One of the biggest challenges to curing or treating disease is that when big pharma funds it there is an inherent bias to design the studies to maximize statistical success, even if that does not maximize biological success. Researchers with pharma funding also have a tendency to publish positive results and toss the negative ones. This makes sense scientifically to some extent because non-statistical results often don't get accepted to journals anyway. Why waste the time trying?
But what if we flip this on its head? Who has the greatest stake in biological success? The patient of course. But patients can't afford the millions needed to fund medical research. Well, what if we bring our Web 3.0 tools to the problem. How about if we:
- Use reputation management to select the team of researchers
- rich profiles to identify who has what skills
- expert ratings among researchers to identify talent and ability
- Use crowdfunding to raise money and to provide treatment.

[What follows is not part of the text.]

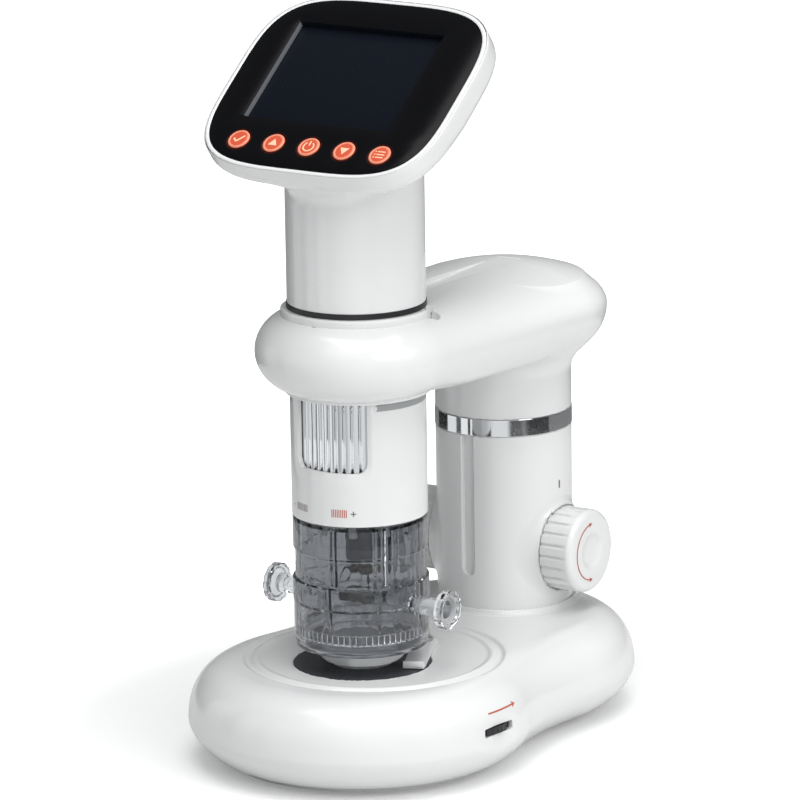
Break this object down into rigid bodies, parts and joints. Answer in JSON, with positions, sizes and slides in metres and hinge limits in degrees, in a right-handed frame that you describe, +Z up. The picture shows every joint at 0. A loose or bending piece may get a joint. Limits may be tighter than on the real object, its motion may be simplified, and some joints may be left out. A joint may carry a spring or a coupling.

- philanthropists could donate because it is the right thing to do
- patients could invest, with the return being medical care when a treatment has been approved (using the profit margin that the patient is now the investor rather than a drug company). The research team/patient investors would outsource the drug manufacturing to the big pharma so they would profit as well, just in a different way.
- Use social networks to recruit for clinical trials, with anonymous patient support group networks being a primary target.
- Use a wiki to consolidate all of the data - positive and negative.